The Miles Jay directed short feels like a relic of the ‘70s, shot on 35mm and with exterior night scenes that feel push-processed. It makes young Gloria’s public bus rides not only feel only cheap and grimy, but punctuates the physical shadows as she peers out at a white queer couple living authentically, a luxury she isn’t afforded by her immediate surroundings. The celluloid has just enough occasional scratches to make the film seem like it had been lying forgotten in some attic until it was rediscovered and restored, like a tale long suppressed that deserves to finally be told, ending with Gloria Carter herself reading the poem that inspired the piece.

Legacy is a swing in the opposite direction, a more abstract work akin to the Moonlight video (albeit still grounded in the trappings of real world narrative), holding off on the actual track as long as possible and instead placing a who’s who of familiar faces in an instantly recognizable setting. Only this setting, an American correctional facility, runs according to the whims of a mysterious Mr. Carter, 001444 (Ron Perlman, standing in for both Jay-Z and for the institution itself), keeping its black and even non-black inmates behind bars after their mole-hill crimes were tried as mountains.

This Carter figure is benevolent and privileged, handing treats down to the inmates on a whim and snatching them away just as easily, as if Jay-Z his holding himself accountable for becoming part of an economic system that thrives on the backs of prison labour. In the process, Mr. Carter, the self-aware oppressor who knows full well what these men’s future may hold, also provides an avenue for their liberation: systemic change occurring from within to combat America’s markedly high rate of repeat conviction.

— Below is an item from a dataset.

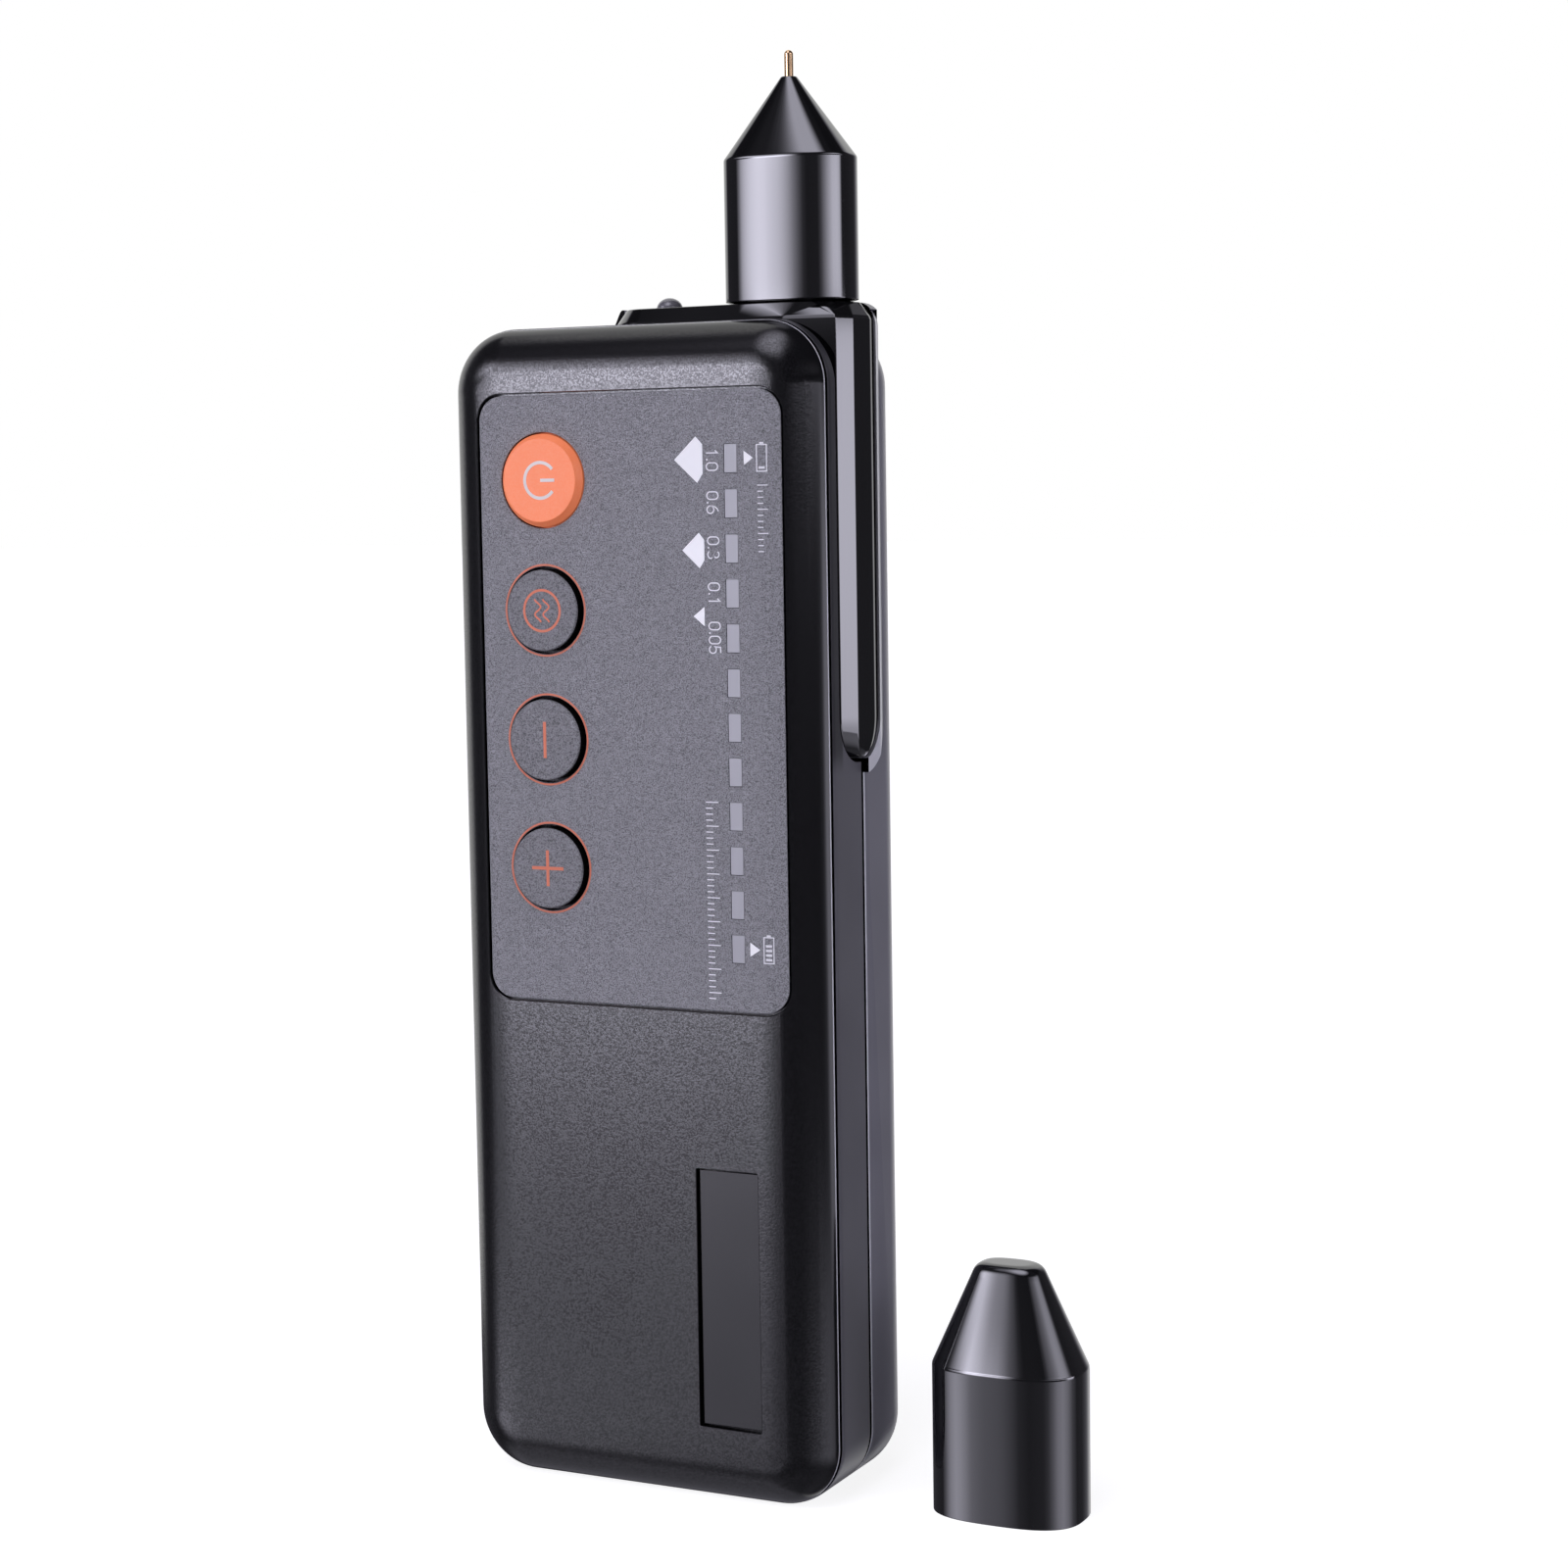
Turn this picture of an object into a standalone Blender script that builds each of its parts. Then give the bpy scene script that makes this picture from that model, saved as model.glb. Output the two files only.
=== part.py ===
"""Diamond tester: a pocket gem tester with a sprung probe, four buttons and a separate cap.

Metres, +Z up. The tester stands on its base, with the origin under the middle of its width.
The front face looks towards -Y, and +X is to the right of someone who faces it.
"""

from math import cos, hypot, pi, radians, sin

import bmesh
import bpy
import numpy as np
from mathutils import Matrix, Vector

# Fits
GAP = 0.0003
FINE_GAP = 0.00015
OVERRUN = 0.001

# Degrees between two faces from which their edge shows as a crease
SHARP_ANGLE = 20

# Case
CASE_WIDTH = 0.0423
CASE_HEIGHT = 0.1200
FRONT_Y = -0.01145
FRONT_COVER_DEPTH = 0.00315
MID_FRAME_DEPTH = 0.00713
REAR_COVER_DEPTH = 0.01042
CORNER_RADIUS = 0.0066
FRONT_FILLET = 0.0045
REAR_FILLET = 0.0050
WALL = 0.0016
CORNER_STEPS = 8
FILLET_STEPS = 6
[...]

“Legacy,” Carter repeats, as he chooses freedom for himself and for these men, thus placing them on an equal footing in the outside world as opposed to keeping them subservient to him within the walls of the system. It’s exactly this sort of wrestling-match with power, and how it’s either abused or directed towards liberation, within which legacies of both individuals and governments are defined for the ages.

Falling somewhere between the first two videos is Josh & Benny Safdie’s Marcy Me, returning the Good Time filmmakers to their New York home turf. It’s a stripped-down, bird’s eye view of American law enforcement’s demonization of every day blackness, shining a spotlight on the normal, the average, the mundane and even the joyful in ways that make them seem criminal

The spotlight follows friends, lovers and even a child, going so far as to cut in to the latter as we see him buying alcohol and cigarettes as an errand. To what degree, one wonders, would this technically illegal act be used to justify the NYPD potentially arresting him, maiming him, or worse?

The Safdies have a knack for kitchen-sink realism of the Metropolitan variety, capturing New York’s discarded and downtrodden like few have in recent years with films like Heaven Knows What. Here, their attention to naturalistic detail is transposed to African American communities, not to expose some intra-community trauma, but to contextualize a community’s collective trauma with the specter of abusive authority floating overhead, looking for any reason to remove benefit of doubt from the equation. It feels almost like relief that the chopper’s arrival at an open-air party doesn’t end in violence, but such is the nature of the “happy ending” in many of these scenarios, when closely monitored communities of colour can only survive and hope to be left alone.

It’s a bit of a downer note to end on, but collectively Jay-Z has managed to turn 4:44 into one of the more important examples of mainstream African American art this year, taking every possible opportunity to turn his previously decadent, escapist lens in the direction of both past and present realities. What’s more, it comes in the form of his own little shared universe of music videos, like vignettes making up a most prescient visual anthology on American culture.